上記は実際に映画「清州会議」を見て脚本に起こした文章です。実際の脚本とは異なります。
映画「清州会議」の脚本的な感想・レビュー・解説
三谷幸喜の脚本には、常に意外性が含まれており、観客をひきつけます。映画「清須会議」の冒頭シーンでも、織田信長、豊臣秀吉、明智光秀など歴史上の偉人が登場するなか、柴田勝家を主人公に据えるなどして、観る人の意表をついているといえるでしょう。
この特徴はセリフにも表れており、偉人を偉人として扱わず、あえて庶民的な一面を見せることで、観客に親近感を抱かせています。親近感は共感につながるので、観客は物語に引き込まれることになるのです。
登場人物の意外な一面を見せるやり方は、いわば変化球。変化球を投げるとキャラクターに深みを与えることができます。しかし、この手法を真似しようとしたときには、変化球ばかり投げていてはよくありません。キャラクターの本質にあるハズの魅力を見失ってしまうからです。
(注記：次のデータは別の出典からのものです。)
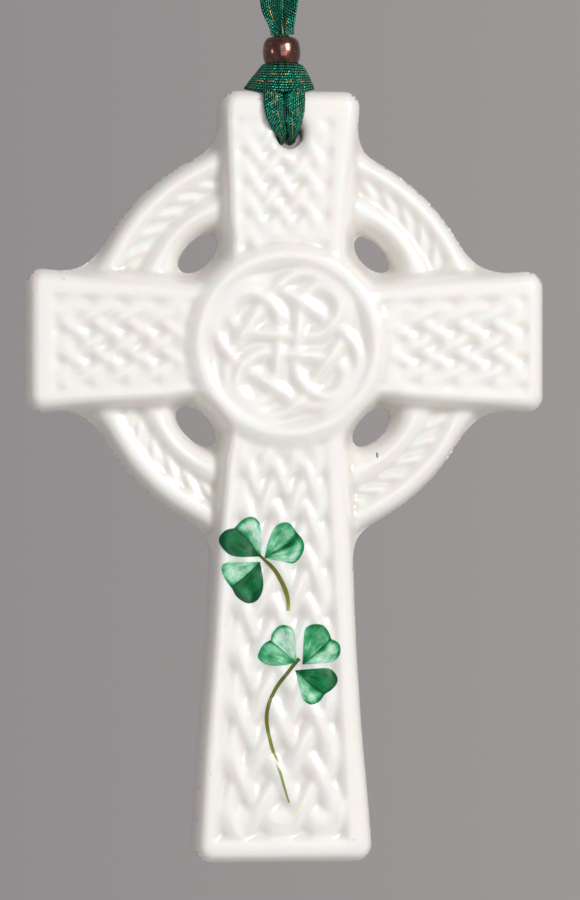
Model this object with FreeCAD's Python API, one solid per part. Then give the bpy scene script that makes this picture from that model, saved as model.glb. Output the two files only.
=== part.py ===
"""A hanging cross ornament of slip-cast porcelain, with its ribbon and bead.

Millimetres, +Z up, the decorated face towards -Y. The origin is the point the ornament hangs
from: the inside of the top of its ribbon loop. The cross is one casting, 102 mm high: four
arms that widen outwards, a round boss where they meet and a ring behind them with four
openings. Sunk panels on the arms and the boss carry interlaced knotwork, and the ring
carries a twisted rope between two ridges. A narrow ribbon is hitched through the hole in the
top arm, gathered in a bead, and rises in two strands to its loop.
"""

import FreeCAD, Part
import math
import os

from FreeCAD import Vector

# Outline of the cross, measured from the point where the arms' centre lines meet.
TOP_REACH = 33.0
SIDE_REACH = 34.2
FOOT_REACH = 69.0
TOP_END_HALF = 9.0
SIDE_END_HALF = 9.5
FOOT_END_HALF = 11.2
WAIST_HALF = 7.4
SIDE_WAIST_HALF = 6.9
CORNER_RADIUS = 2.4
SHOULDER = 1.2
BACK_EDGE = 0.7

# Depths: the mid plane of the arms is y = 0 and the front is negative.
ARM_THICK = 8.4
PANEL_SUNK = 0.95
RING_SET_BACK = 1.9
ROPE_SUNK = 1.1
BOSS_PROUD = 0.9
BOSS_DROP = 0.5

# Ring, from the middle outwards.
RING_OUTER_R = 26.7
OUTER_RIDGE_W = 2.9
ROPE_TRACK_W = 2.3
INNER_RIDGE_W = 3.1
ROPE_STEP = 8.0
ROPE_FIRST = 6.6
ROPE_HIDDEN = 8.5
LOBE_LENGTH = 3.3
LOBE_W = 1.7
LOBE_SLANT = 60.0

# Openings between the arms, as shares of the room between the boss and the ring's inner ridge.
OPENING_SHARE = 0.815
OPENING_ASPECT = 1.77
OPENING_CLEAR = 0.1

# Boss and its knot of four linked rings and a four-lobed strand.
BOSS_R = 13.0
BOSS_RIM_W = 2.4
KNOT_RING_R = 3.95
KNOT_RING_CENTRE_R = 5.1
KNOT_TURN = 70.0
LOBE_OUT_R = 9.1
LOBE_BAR_R = 5.7
LOBE_BAR_HALF = 3.2
STRAND_W = 1.95
BOSS_STRAND_W = 1.75

# Sunk panels: the margins leave a border round each one.
BORDER = 2.6
TOP_PANEL_BORDER = 4.1
SIDE_PANEL_BORDER = 2.3
FOOT_PANEL_BORDER = 3.3
COLUMN_COUNT = 6
TOP_ROW_COUNT = 8
SIDE_ROW_COUNT = 8
FOOT_ROW_COUNT = 16
FOOT_ROW_GROWTH_RATIO = 1.25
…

キャラクターの魅力は、本筋にあります。つまり変化球に対する直球です。そのため、ここぞという場面では直球を投げる必要があるのです。
三谷幸喜の脚本では、変化球と直球のバランスが絶妙といえるでしょう。
三谷幸喜は、変化球で観客を煙に巻いて、忘れたころに直球を投げてくるような脚本家です。脚本を書く時には、このテクニックを大いに真似するとよいでしょう。